# THE EXERCISE
Set down, exactly as written, only the lines starting with the one that holds "clutch_pulley();" and ending with the one that holds "frontEdge = rearFace - caseDepth".

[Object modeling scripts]
»»
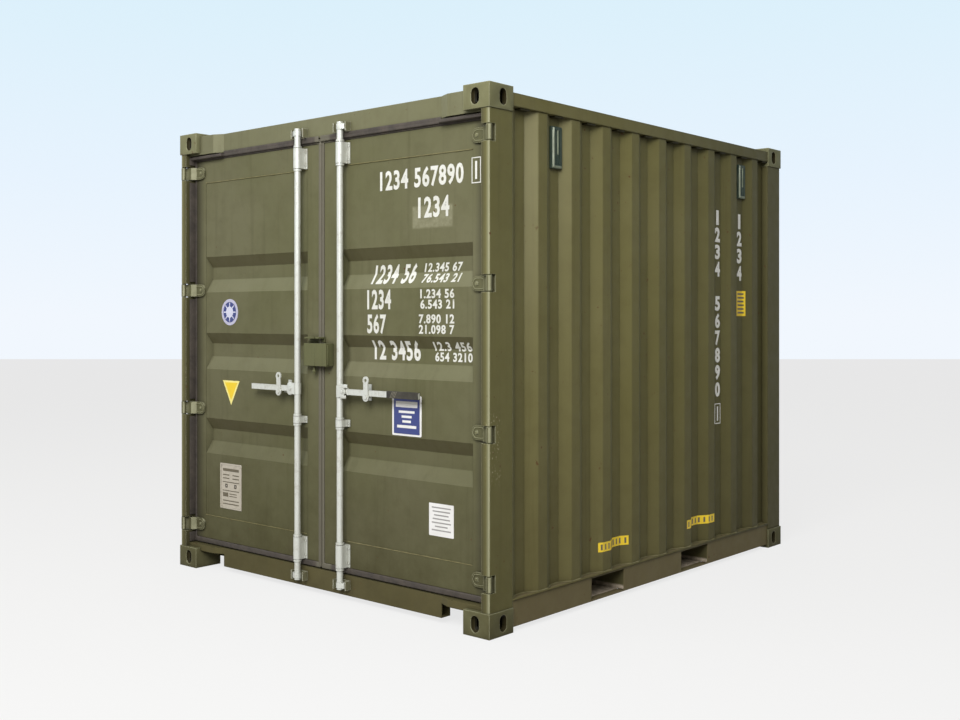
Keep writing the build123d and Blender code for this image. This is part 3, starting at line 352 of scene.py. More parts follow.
POCKET_PAINT = steel_paint("pocket_paint", tint(84, 80, 50), tint(92, 88, 58), tint(60, 54, 36), 1.0,
                           rubbed=((-1.25, -0.70, -0.05), (1.25, 0.60, 0.056)), rubbed_tone=tint(240, 222, 202))
ZINC = zinc_plate("zinc_steel", tint(217, 218, 210), tint(192, 194, 186))
KEEPER_ZINC = zinc_plate("keeper_steel", tint(128, 126, 98), tint(98, 95, 70), 0.25, 0.9)
RUBBER = black_rubber("seal_rubber", tint(62, 57, 53), tint(92, 84, 76), tint(108, 104, 90))
VENT = moulded_plastic("vent_plastic", tint(44, 58, 50), tint(60, 72, 60))
WOOD = plywood("floor_plywood")
GRIP = black_rubber("grip_rubber", tint(44, 42, 38), tint(86, 82, 72))
SIDE_MARK = worn_paint("side_mark", tint(253, 253, 249), tint(214, 212, 200), 0.12)
WHITE_MARK = worn_paint("white_sign_paint", tint(226, 226, 220), tint(150, 148, 122), 0.5)
CARD_WHITE = worn_paint("card_white", tint(240, 239, 238), tint(196, 192, 182), 0.1)
CARD_BLUE = worn_paint("card_blue", tint(52, 62, 122), tint(72, 78, 116), 0.1)
CARD_PALE = worn_paint("card_pale_blue", tint(218, 219, 238), tint(170, 174, 198), 0.1)
CARD_LILAC = worn_paint("card_lilac", tint(196, 194, 216), tint(160, 158, 180), 0.3)
CARD_GREY = worn_paint("card_print_grey", tint(150, 148, 146), tint(176, 172, 166), 0.2)
CARD_YELLOW = worn_paint("card_yellow", tint(248, 214, 52), tint(214, 178, 56), 0.15)
CARD_CREAM = worn_paint("card_pale_yellow", tint(252, 240, 150), tint(216, 196, 110), 0.2)
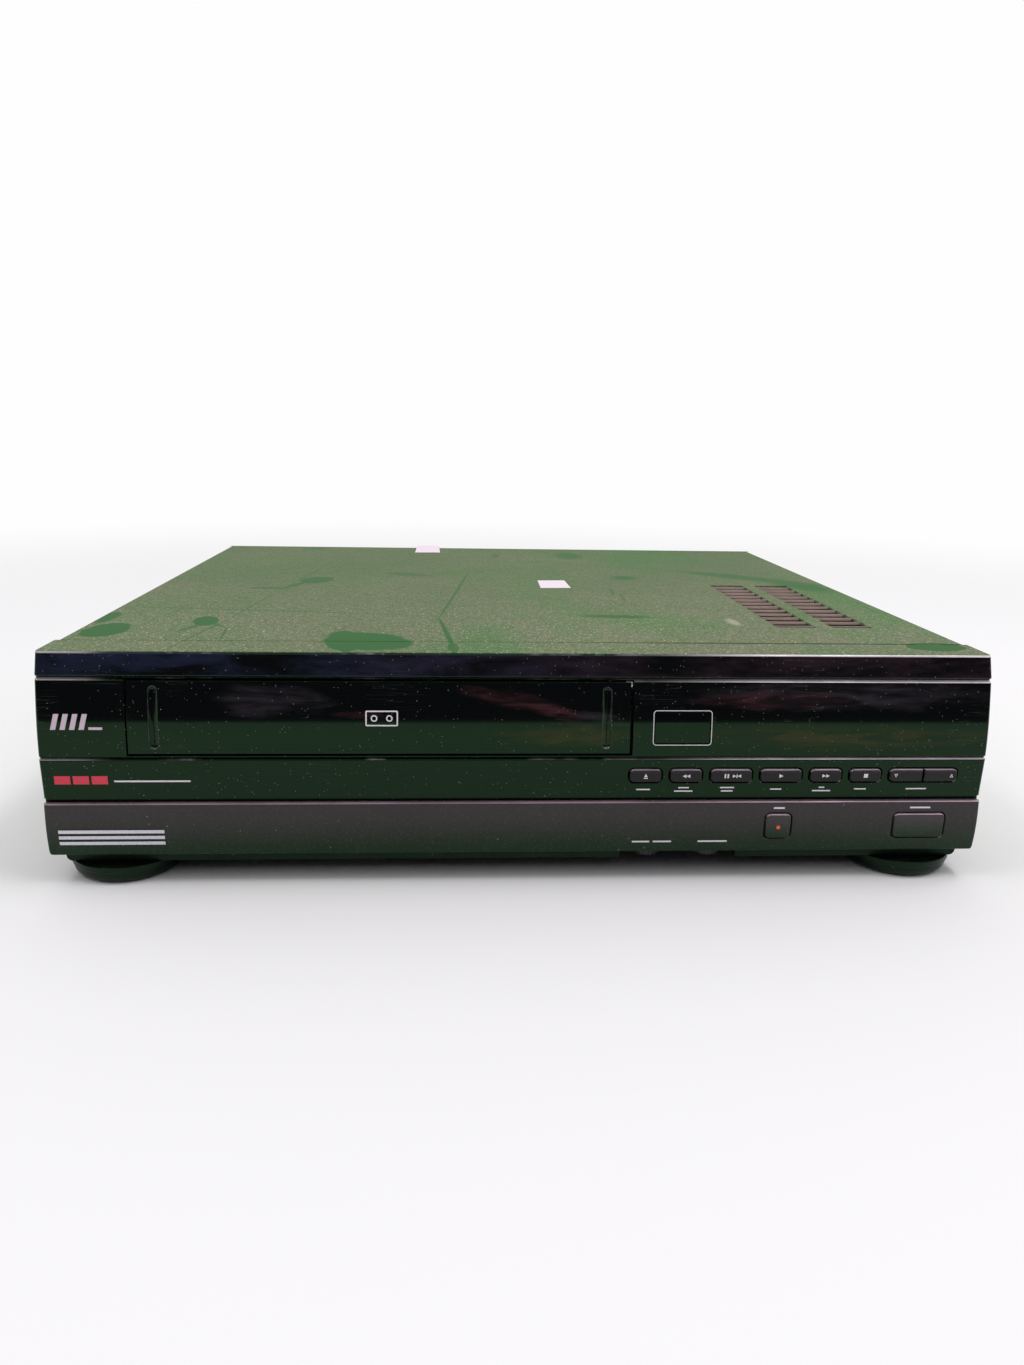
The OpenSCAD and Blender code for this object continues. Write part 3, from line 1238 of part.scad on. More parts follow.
top_cover();
front_bezel();
lower_front_panel();
display_window();
base_pan();
rear_panel();
feet();
foot_screws();
cover_screws();
chassis_screws();
deck_plate();
main_board();
power_transformer();
heat_sink();
tuner_module();
aerial_connectors();
video_audio_jacks();
mains_inlet();
channel_switch();
front_switch_board();
tracking_controls();
lower_drum();
capstan_bearing();
drive_belt();
loading_motor();
full_erase_head();
audio_control_head();
carriage_left_bracket();
carriage_right_bracket();
door_spring();
cassette_door();
eject_button();
rewind_button();
pause_button();
play_button();
fast_forward_button();
stop_button();
channel_down_button();
channel_up_button();
record_button();
power_button();
slow_tracking_wheel();
tracking_wheel();
upper_drum();
drum_rotor();
capstan();
clutch_pulley();
idler_arm();
idler_wheel();
supply_reel_table();
takeup_reel_table();
pinch_arm();
pinch_roller();
tension_arm();
supply_guide_block();
takeup_guide_block();
loading_pinion();
cam_gear();
carriage_frame();
cassette_holder();
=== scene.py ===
import json
import math
import bpy
import bmesh
from mathutils import Matrix, Vector


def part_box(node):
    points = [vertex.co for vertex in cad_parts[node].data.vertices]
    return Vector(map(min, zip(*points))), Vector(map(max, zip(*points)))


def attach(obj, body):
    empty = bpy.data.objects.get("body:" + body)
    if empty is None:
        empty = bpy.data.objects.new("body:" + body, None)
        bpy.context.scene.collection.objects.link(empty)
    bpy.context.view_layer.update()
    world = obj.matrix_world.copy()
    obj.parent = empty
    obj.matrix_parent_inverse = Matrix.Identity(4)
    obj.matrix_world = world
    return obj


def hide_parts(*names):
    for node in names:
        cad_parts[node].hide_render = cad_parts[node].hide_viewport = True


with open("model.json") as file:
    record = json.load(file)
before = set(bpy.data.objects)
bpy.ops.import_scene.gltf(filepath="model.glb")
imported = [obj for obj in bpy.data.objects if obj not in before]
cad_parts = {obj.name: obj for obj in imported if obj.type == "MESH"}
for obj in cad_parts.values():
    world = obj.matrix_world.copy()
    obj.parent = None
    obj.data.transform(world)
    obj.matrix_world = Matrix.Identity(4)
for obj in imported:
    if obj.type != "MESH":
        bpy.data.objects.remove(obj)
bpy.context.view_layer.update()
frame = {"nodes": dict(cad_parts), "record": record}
nodes = frame["nodes"]
print("frame loaded", len(nodes), "nodes")

# Pieces are drawn in millimetres from the middle of the top front edge, with z from the table
mm = 0.001
caseDepth = 348.0
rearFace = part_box("rear_panel")[1].y / mm
frontEdge = rearFace - caseDepth
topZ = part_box("front_bezel")[1].z / mm
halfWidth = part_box("front_bezel")[1].x / mm
lowZ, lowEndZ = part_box("lower_front_panel")[1].z / mm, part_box("lower_front_panel")[0].z / mm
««
# ANSWER FOR THIS EXERCISE
clutch_pulley();
idler_arm();
idler_wheel();
supply_reel_table();
takeup_reel_table();
pinch_arm();
pinch_roller();
tension_arm();
supply_guide_block();
takeup_guide_block();
loading_pinion();
cam_gear();
carriage_frame();
cassette_holder();
=== scene.py ===
import json
import math
import bpy
import bmesh
from mathutils import Matrix, Vector


def part_box(node):
    points = [vertex.co for vertex in cad_parts[node].data.vertices]
    return Vector(map(min, zip(*points))), Vector(map(max, zip(*points)))


def attach(obj, body):
    empty = bpy.data.objects.get("body:" + body)
    if empty is None:
        empty = bpy.data.objects.new("body:" + body, None)
        bpy.context.scene.collection.objects.link(empty)
    bpy.context.view_layer.update()
    world = obj.matrix_world.copy()
    obj.parent = empty
    obj.matrix_parent_inverse = Matrix.Identity(4)
    obj.matrix_world = world
    return obj


def hide_parts(*names):
    for node in names:
        cad_parts[node].hide_render = cad_parts[node].hide_viewport = True


with open("model.json") as file:
    record = json.load(file)
before = set(bpy.data.objects)
bpy.ops.import_scene.gltf(filepath="model.glb")
imported = [obj for obj in bpy.data.objects if obj not in before]
cad_parts = {obj.name: obj for obj in imported if obj.type == "MESH"}
for obj in cad_parts.values():
    world = obj.matrix_world.copy()
    obj.parent = None
    obj.data.transform(world)
    obj.matrix_world = Matrix.Identity(4)
for obj in imported:
    if obj.type != "MESH":
        bpy.data.objects.remove(obj)
bpy.context.view_layer.update()
frame = {"nodes": dict(cad_parts), "record": record}
nodes = frame["nodes"]
print("frame loaded", len(nodes), "nodes")

# Pieces are drawn in millimetres from the middle of the top front edge, with z from the table
mm = 0.001
caseDepth = 348.0
rearFace = part_box("rear_panel")[1].y / mm
frontEdge = rearFace - caseDepth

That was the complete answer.